Le rapport à la nature et aux dieux qui l'habitent, selon la croyance des insulaires, est omniprésent, tout comme le lien avec la mort. «Sur l'île d'Amami, les habitants n'ont pas une attitude négative vis-à-vis de la mort» qui leur inspire plutôt «un sentiment de sécurité». «Quand on meurt, on retourne «dans son village d'origine». Comme il est dit dans le film, on retourne là d'où l'on vient», a souligné Naomi Kawase.

Selon la jeune actrice Jun Yoshinaga, qui tournait pour la première fois, la réalisatrice avait donné peu d'indications sur leur jeu à ses acteurs qui avaient surtout pour instruction de «ressentir et faire ressentir la beauté de ces paysages».

Rouleaux géants déferlant sur la côte, banian vieux de 500 ans malmené par des vents furieux, soleil au zénith et cieux immenses: les éléments font partie intégrante de la narration.

«C'est le film le plus abouti que j'ai fait jusque là, c'est mon oeuvre majeure», a redit la réalisatrice qui avait récemment indiqué à la presse viser la Palme d'Or.

«Je pense avoir mieux réussi que dans mes films auparavant à montrer les personnages en interaction avec cette nature qui peut être très violente, mais aussi extraordinairement belle», a-t-elle ajouté, trouvant «toujours émouvant que les gens continuent à vivre avec ce danger» qui les environne en permanence.

«Je n'ai jamais autant travaillé et retravaillé sur un montage» qui dura au total plus d'un mois, a précisé Naomi Kawase.

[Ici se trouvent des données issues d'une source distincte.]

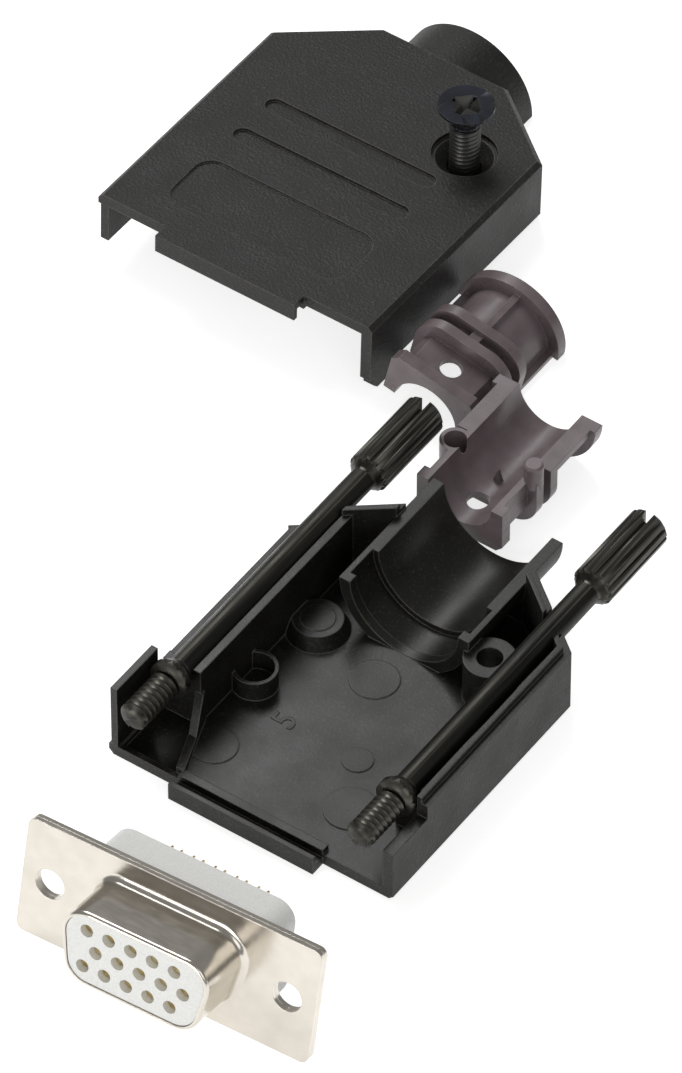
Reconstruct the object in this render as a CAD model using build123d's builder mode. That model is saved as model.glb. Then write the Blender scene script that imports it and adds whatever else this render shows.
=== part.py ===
"""D-sub connector kit: a two-part hood laid open on a bench, with its two jackscrews,
cover screw, two-part cable clamp and a 15-way high-density socket connector.

Every piece is drawn where it sits in the closed hood, so that the fits are explicit,
and is then set down on the bench where it lies in the opened kit.
Closed hood: X across, +Y from the mating face to the cable, +Z up, and the outer face
of the lower cover at Z = 0. All sizes are in millimetres.
"""
import os
from math import atan, cos, degrees, radians, sin

from build123d import *

# Hood
HOOD_W = 31.5
HOOD_T = 14.5
SIDE_L = 28.3
NECK_Y = 35.0
BARREL_R = 7.2
BARREL_END = 39.5
WALL = 1.2
FLOOR = 1.2
MID = HOOD_T / 2
PARTING = 7.7
EDGE_ROUND = 0.5
TONGUE_W = 0.5
TONGUE_H = 0.7
REBATE_GAP = 0.1
LEG_L = 5.4
LEG_H = 1.65
LEG_GAP = 0.05
LEG_INSET = 0.6
LEG_TIP = 0.6

# Side channel of the left jackscrew: low outer walls and a full inner wall
CHANNEL_INSET = 0.3
CHANNEL_WALL = 0.8
CHANNEL_LOW = 5.4
CHANNEL_LEG_L = 6.4
CHANNEL_LEG_H = 8.8
CHANNEL_LEG_T = 0.7
CHANNEL_LEG_GAP = 0.1
TAB_Y = 8.6
TAB_L = 4.0
TAB_T = 0.8
TAB_GAP = 0.1

# Front lip that hooks over the long edge of the connector flange
LIP_W = 16.0
LIP_FLOOR = 0.85
HOOK_T = 0.5
HOOK_H = 2.0
RIB_T = 0.9
RIB_H = 1.75

# Cable saddle
CLAMP_WALL = 1.2
SADDLE_Y = 24.3
SADDLE_RIB_T = 1.0
GROOVE_DEPTH = 0.65

# Jackscrews, 4-40 thread
THREAD_R = 1.42
THREAD_Y = -0.8
COLLAR_Y = 4.7
COLLAR_R = 1.95
COLLAR_L = 0.9
FLARE_L = 1.0
SHAFT_R = 1.25
SCREW_FIT = 0.08
HEAD_Y = 36.6
HEAD_L = 9.3
HEAD_R = 2.1
HEAD_NECK_L = 1.0
FLUTES = 14
FLUTE_W = 0.42
FLUTE_DEPTH = 0.28
SLOT_W = 0.9
SLOT_DEPTH = 1.3
WEB_T = 1.1
WEB_GAP = 0.3
WEB_REACH = 1.35

# Cover screw, M3 countersunk
BOLT_X = 9.1
BOLT_Y = 24.9
BOLT_R = 1.5
BOLT_HOLE_R = 1.68
BOLT_TAP_R = 1.25
BOLT_HEAD_R = 2.75
BOLT_HEAD_EDGE = 0.25
BOLT_L = 14.0
BOLT_SINK = 0.25
BOLT_SEAT_GAP = 0.1
BOLT_SEAT_RIM = 0.45
BOLT_POINT = 0.4
CROSS_W = 0.62
CROSS_SPAN = 3.0
CROSS_DEPTH = 1.5
CROSS_TAPER = 8
BOSS_R = 2.5
BOSS_GAP = 0.05

# Recesses in the outer face of the upper cover
SLOT_RECESS = 0.35
SLOT_WIDE = 1.9
REAR_SLOT_Y = 19.7
REAR_SLOT_X = (-10.2, 9.2)
FRONT_SLOT_Y = 14.6
FRONT_SLOT_X = (-10.3, 9.6)
LABEL_X = (-10.5, 9.6)
LABEL_Y = (3.0, 10.3)
LABEL_R = 2.0
LABEL_RECESS = 0.25

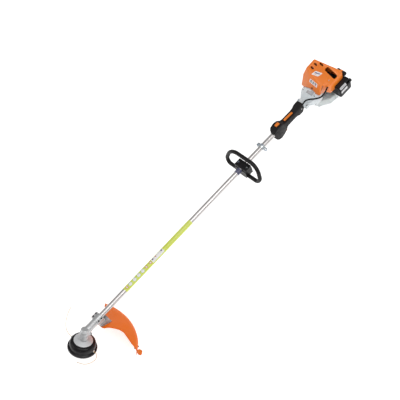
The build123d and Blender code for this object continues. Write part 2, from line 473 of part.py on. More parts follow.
# --------------------------- engine shroud ---------------------------------
CABLE_D = 8.0
CABLE = [(H1 - 12, -13.5, 23), (H1 + 8, -13.5, 23), (1424, -17, 36.5), (1437, -30, 44.5), (1457, -51, 41), (1478, -70, 43), (1500, -73, 46),
         (1518, -73.5, 59), (1534, -72, 68), (1549, -68, 68), (1562, -61, 61), (1567, -56.5, 48), (1568, -55, 35)]
def roof(t):
    """the shroud's outer planes moved in by t"""
    s = box(1462 + t, 1635 - t, -84 + t, 58 - t, 18, 160)
    s = s - half(0.0, -0.49, 0.872, 115.0 - t)                                   # left slope of the top
    s = s - half(-0.941, -0.0483, 0.3348, -1376.7 - t)                           # front, left of the ridge
    s = s - half(-0.923, 0.1846, 0.338, -1345.3 - t)                             # front, right of the ridge
    s = s - half(-0.033, 0.947, 0.319, 37.6 - t)                                 # right wall leans in
    s = s - half(0.916, 0.40, 0.06, 0.916 * 1607 + 0.06 * 100 - t)               # rear face
    # the left wall stands back in front of the carburettor
    k = 0.46 * t
    return s - plate([(1400, -200), (1538 + t, -200), (1538 + t, -84 + k), (1526 + 0.8 * t, -61 + t), (1400, -61 + t)], -10, 200)
outer = roof(0)
outer = outer - plate_y([(1440, 10), (1440, 47), (1500, 45), (1540, 24), (1700, 24), (1700, 10)], -200, 200)
outer = soften_most(outer, (8, 6, 4, 3, 2), lambda s: [e for e in s.edges() if e.center().Z > 50])
inner = roof(4.6)
sh = outer - inner
sh = sh - box(1545, 1700, -79.5, 53.5, 10, 46) - box(1440, 1545, -56, 53.5, 10, 46)
for (x, y, lx, ly, rz) in ((1590, -50, 27, 60, 0), (1566, 22, 11, 17, 0), (1541, 22, 11, 17, 0), (1587, 4, 11, 20, 0)):
    c = SlotOverall(max(lx, ly), min(lx, ly) , rotation=90 if ly > lx else 0) if min(lx, ly) < 20 else RectangleRounded(lx, ly, 8)
    sh = sh - Pos(x, y, 60) * extrude(c, 120)
sh = sh - box(1540, 1640, 40, 70, 20, 88)                # muffler window in the right side
sh = sh - cyl_x(59.5, 1440, 1513) - cyl_x(61.5, 1584, 1700) - box(1569, 1700, -90, -59, 10, 41.5)
sh = sh - tube_path(CABLE, CABLE_D + 1.0, "cable passage")
sh = sh.solids().sort_by(SortBy.VOLUME)[-1]
put("engine_shroud", sh)
cyl = CYL_RAW.intersect(roof(6.6) + box(1500, 1620, -60, 60, 40, 60))
cyl = cyl if not isinstance(cyl, (list, ShapeList)) else cyl[0]
put("cylinder", cyl)

# --------------------------- starter ---------------------------------------
stc = rev_x([(1590.2, 40), (1590.2, 60), (1632, 60), (1640, 52), (1642, 12), (1639, 12), (1637, 48), (1630, 56.5), (1596, 56.5), (1596, 40)])
for a in range(0, 360, 20):
    stc = stc - (Location((0, 0, 0), (a, 0, 0)) * box(1634, 1645, -2.5, 2.5, 22, 44))
stc = stc + cyl_x(12, 1636, 1642) + cyl_x(6.25, 1608, 1638)
STG = (1646.0, -66.0, 62.0)
put("starter_housing", stc)
put("rope_pulley", rev_x([(1612, 6.3), (1612, 33), (1614, 33), (1614, 26), (1621, 26), (1621, 33), (1623, 33), (1623, 6.3)]))
grip = Location((STG[0], STG[1] - 27, STG[2]), (-90, 0, 0)) * Cylinder(10.5, 54, align=(C_, C_, MI))
grip = soften(grip, [6, 4])
put("starter_grip", grip)

# --------------------------- air filter, carburettor -----------------------
fc = box(1570, 1652, -120, -86, -26, 40)
fc = fc - half(0.0, -0.75, 0.66, 0.66 * 40 + 0.75 * 105)
fc = soften(fc, [7, 5, 3], lambda s: [e for e in s.edges() if e.center().Y < -87])
put("filter_cover", fc - box(1573, 1649, -116, -80, -23, 33))
fb = box(1572, 1650, -85.8, -62, -24, 38)
fb = soften(fb, [5, 3], lambda s: s.edges().filter_by(Axis.Y))
fb = fb - cyl_z(10.6, -24.1, -18, 1630, -74)             # the primer bulb is pressed into this pocket
put("filter_base", fb)
put("carburettor", box(1560, 1588, -61.8, -47.2, 4, 34) + cyl_x(7, 1588, 1589.8, -54.5, 18))
KN = (1660.0, -104.0, 10.0)
knob = cyl_x(9, 1652.3, 1664, KN[1], KN[2])
for k in range(8):
    knob = knob - Location((0, KN[1], KN[2]), (k * 45, 0, 0)) * cyl_x(1.6, 1654, 1668, 0, 9.4)
knob = knob + cyl_x(5, 1663, 1667, KN[1], KN[2])
put("filter_knob", knob)
chk = cyl_x(6, 1650.2, 1655, -72, 22) + box(1650.5, 1653.5, -75.5, -68.5, 22, 47)
put("choke_lever", chk)
bulb = Location((1630, -74, -24.3), (180, 0, 0)) * (Cylinder(10, 3, align=(C_, C_, MI)) + Pos(0, 0, 3) * (Sphere(9) - Pos(0, 0, -20) * Cylinder(20, 20, align=(C_, C_, MI))))
put("purge_bulb", bulb)

# --------------------------- fuel tank, cap, skid --------------------------
tp = [(1500, -30), (1518, -39), (1551, -64), (1606, -71), (1612, -62), (1612, 70), (1604, 82), (1530, 82), (1508, 56), (1500, 44)]
tk = plate(tp, -99, -53)
tk = soften(tk, [12, 9, 6, 4], lambda s: s.edges().filter_by(Axis.Z))
tk = soften(tk, [8, 6, 4, 3], lambda s: s.edges().group_by(Axis.Z)[0] + s.edges().group_by(Axis.Z)[-1])
tin = plate([(1504, -27), (1520, -35), (1553, -60), (1603, -66.5), (1607.5, -60), (1607.5, 68), (1601, 78), (1532, 78), (1511, 54), (1504, 41)], -95, -57)
CAP = (1560.0, 55.0, -50.0)
tk = tk + cyl_z(17, -58, -49, CAP[0], CAP[1])
tk = tk - cyl_x(61.5, 1586, 1660) - cyl_x(59.5, 1440, 1513)
tin = tin - cyl_x(65, 1582.5, 1660) - cyl_x(63, 1440, 1516.5)
tk = tk - tin - cyl_z(13, -60, -40, CAP[0], CAP[1])
put("fuel_tank", tk)
fcap = cyl_z(19.5, -48.7, -38, CAP[0], CAP[1])
for k in range(16):
    fcap = fcap - Location((CAP[0], CAP[1], 0), (0, 0, k * 22.5)) * cyl_z(1.6, -50, -36, 19.8, 0)
fcap = fcap + cyl_z(12.6, -55, -48.6, CAP[0], CAP[1])
put("fuel_cap", fcap)
sk = box(1530, 1604, -22, 64, -124, -99.1)
sk = soften(sk, [8, 5], lambda s: s.edges().filter_by(Axis.Z))
put("engine_skid", sk)

# --------------------------- throttle cable --------------------------------
put("throttle_cable", tube_path(CABLE, CABLE_D, "throttle_cable"))

# --------------------------- lay on the floor, origin, export --------------
TIP = Location((0, 0, 0), (0, LIE_ANGLE, 0))
CORDS = ("trimmer_line_a", "trimmer_line_b")
laid = {}
for n, s in parts.items():
    laid[n] = TIP * s if not isinstance(s, Compound) else s.moved(TIP)
low = 1e9
for n, s in laid.items():
    if n not in CORDS and n != "engine_skid":
        low = min(low, s.bounding_box().min.Z)
# the skid's sole is cut level with the deflector's lowest edge
sk = laid["engine_skid"]
sk = sk - Pos(1500, 0, low - 50) * Box(600, 400, 100, align=(C_, C_, C_))
laid["engine_skid"] = sk
bb = [1e9, 1e9, 1e9, -1e9, -1e9, -1e9]
for n, s in laid.items():
    if n in CORDS:
        continue
    b = s.bounding_box()
    for i, v in enumerate((b.min.X, b.min.Y, b.min.Z)):
        bb[i] = min(bb[i], v)
    for i, v in enumerate((b.max.X, b.max.Y, b.max.Z)):
        bb[3 + i] = max(bb[3 + i], v)
SHIFT = (-(bb[0] + bb[3]) / 2, -(bb[1] + bb[4]) / 2, -bb[2])
print("SHIFT", SHIFT, "LIE", LIE_ANGLE, "size", [round(bb[3 + i] - bb[i], 1) for i in range(3)])
MOVE = Location(SHIFT)
for n, s in laid.items():
    s = s.moved(MOVE)
    if not s.is_valid:
        print("NOT VALID", n)
    export_step(s, "parts/" + n + ".step")
print(len(laid), "nodes")
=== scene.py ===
import json
import math
import bpy
import bmesh
from mathutils import Matrix, Vector


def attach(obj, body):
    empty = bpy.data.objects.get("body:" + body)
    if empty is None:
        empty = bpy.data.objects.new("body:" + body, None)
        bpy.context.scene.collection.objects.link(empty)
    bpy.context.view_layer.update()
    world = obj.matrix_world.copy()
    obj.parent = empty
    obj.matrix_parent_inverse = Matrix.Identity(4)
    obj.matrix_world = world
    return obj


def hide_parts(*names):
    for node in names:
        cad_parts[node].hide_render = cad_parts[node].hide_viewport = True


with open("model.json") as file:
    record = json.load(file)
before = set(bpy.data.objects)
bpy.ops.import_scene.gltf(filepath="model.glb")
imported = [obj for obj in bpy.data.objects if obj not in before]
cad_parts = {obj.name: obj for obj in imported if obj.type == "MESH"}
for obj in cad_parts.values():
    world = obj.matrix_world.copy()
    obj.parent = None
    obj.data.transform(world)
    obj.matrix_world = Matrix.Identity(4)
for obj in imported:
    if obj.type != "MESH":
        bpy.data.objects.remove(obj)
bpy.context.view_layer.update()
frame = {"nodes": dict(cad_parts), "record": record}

scene = bpy.context.scene
scene.view_settings.view_transform = "Standard"
scene.view_settings.look = "None"
nodes = frame["nodes"]
rec = frame["record"]

# ---------------------------------------------------------------------------
# frames: TOOL maps the machine's own axes (x along the tube, y to the right,
# z up, millimetres) into the row frame; HEAD is the same for the cutting head
# ---------------------------------------------------------------------------
eye = next(m for m in rec["mounts"] if m["name"] == "harness_eye")
AZ = Vector(eye["axis"]).normalized()
AY = Vector((0, 1, 0))
AX = AY.cross(AZ).normalized()
O = Vector(eye["pos_m"]) - (AX * 1113 - AY * 26) * 0.001
TOOL = Matrix(((AX.x * .001, AY.x * .001, AZ.x * .001, O.x),
               (AX.y * .001, AY.y * .001, AZ.y * .001, O.y),
               (AX.z * .001, AY.z * .001, AZ.z * .001, O.z),
               (0, 0, 0, 1)))
GEAR_X = -103.0
HEAD = TOOL @ Matrix.Translation((GEAR_X, 0, 0)) @ Matrix.Rotation(math.radians(32), 4, "Y")
TILT = math.atan2(-AX.z, AX.x)

def T(x, y, z):
    return TOOL @ Vector((x, y, z))

def H(x, y, z):
    return HEAD @ Vector((x, y, z))

# ------------------------------- camera ------------------------------------
cam = bpy.data.objects.new("camera", bpy.data.cameras.new("camera"))
scene.collection.objects.link(cam)
cx, cy, cz = Vector((0.66264, -0.71230, -0.23136)), Vector((0.72070, 0.52246, 0.45566)), Vector((-0.20369, -0.46869, 0.85956))
cx.normalize(); cz.normalize(); cy = cz.cross(cx).normalized()
cam.matrix_world = Matrix(((cx.x, cy.x, cz.x, -0.8007), (cx.y, cy.y, cz.y, -1.7108), (cx.z, cy.z, cz.z, 3.4749), (0, 0, 0, 1)))
cam.data.sensor_width = 36
cam.data.lens = 73.34
cam.data.clip_end = 60
scene.camera = cam

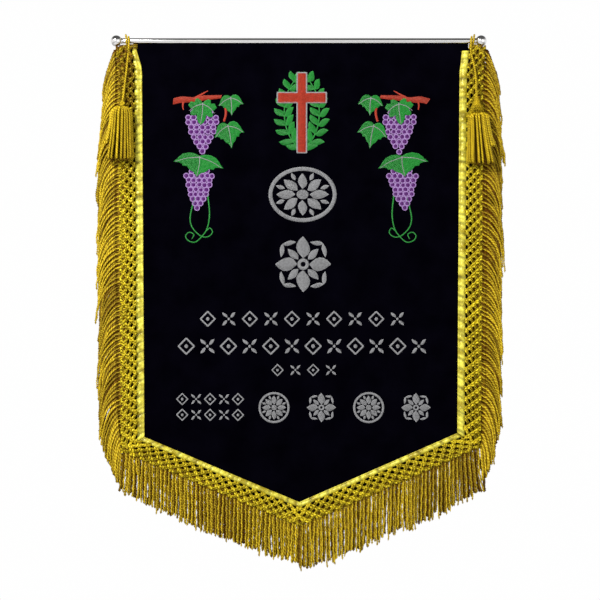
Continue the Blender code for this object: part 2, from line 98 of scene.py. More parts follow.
class ClothDepth:
    """The depth (Y) of the panel's middle, read from its CAD solid on a grid."""

    STEP = 0.010
    EDGE = 0.0008       # how far inside the panel's edges the outermost columns lie

    def __init__(self, node):
        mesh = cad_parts[node].data
        tree = BVHTree.FromPolygons(
            [vert.co for vert in mesh.vertices],
            [tuple(face.vertices) for face in mesh.polygons])
        low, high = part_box(node)
        self.x = np.linspace(low[0] + self.EDGE, high[0] - self.EDGE,
                             int((high[0] - low[0]) / self.STEP))
        self.z = np.linspace(CLOTH_TOP, low[2], int(-low[2] / self.STEP))[::-1]
        self.y = np.zeros((len(self.x), len(self.z)))
        for i, x in enumerate(self.x):
            last = None
            for j in range(len(self.z) - 1, -1, -1):
                z = self.z[j]
                front = tree.ray_cast(Vector((x, -1.0, z)), Vector((0.0, 1.0, 0.0)))[0]
                back = tree.ray_cast(Vector((x, 1.0, z)), Vector((0.0, -1.0, 0.0)))[0]
                if front is not None:
                    self.y[i, j] = (front.y + back.y) / 2
                    last = (z, self.y[i, j])
                else:
                    # Below the pointed hem the swing goes on in line with the cloth above.
                    self.y[i, j] = last[1] * z / last[0]

    def __call__(self, x, z):
        """Depth at each x and z. Outside the panel its nearest edge is used."""
        x, z = np.broadcast_arrays(np.asarray(x, float), np.asarray(z, float))
        z_in = np.clip(z, self.z[0], self.z[-1])
        i = np.clip(np.searchsorted(self.x, x) - 1, 0, len(self.x) - 2)
        j = np.clip(np.searchsorted(self.z, z_in) - 1, 0, len(self.z) - 2)
        u = np.clip((x - self.x[i]) / (self.x[i + 1] - self.x[i]), 0, 1)
        v = np.clip((z_in - self.z[j]) / (self.z[j + 1] - self.z[j]), 0, 1)
        top = self.y[i, j] * (1 - u) + self.y[i + 1, j] * u
        bottom = self.y[i, j + 1] * (1 - u) + self.y[i + 1, j + 1] * u
        depth = top * (1 - v) + bottom * v
        return depth * np.clip(z / np.where(z_in == 0, 1, z_in), 0, 2)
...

La réalisatrice fut Caméra d'Or en 1997 pour Moe no Suzaku (Suzaku) et reçut le Grand Prix en 2007 pour Mogari no mori (La forêt de Mogari).

Cette habituée des marches de la Croisette fut aussi l'an passé la première Japonaise membre du jury à Cannes, présidé par Steven Spielberg, et cette année, elle est, avec l'Italienne Alice Rohrwacher, l'une des deux seules femmes réalisatrices en compétition officielle.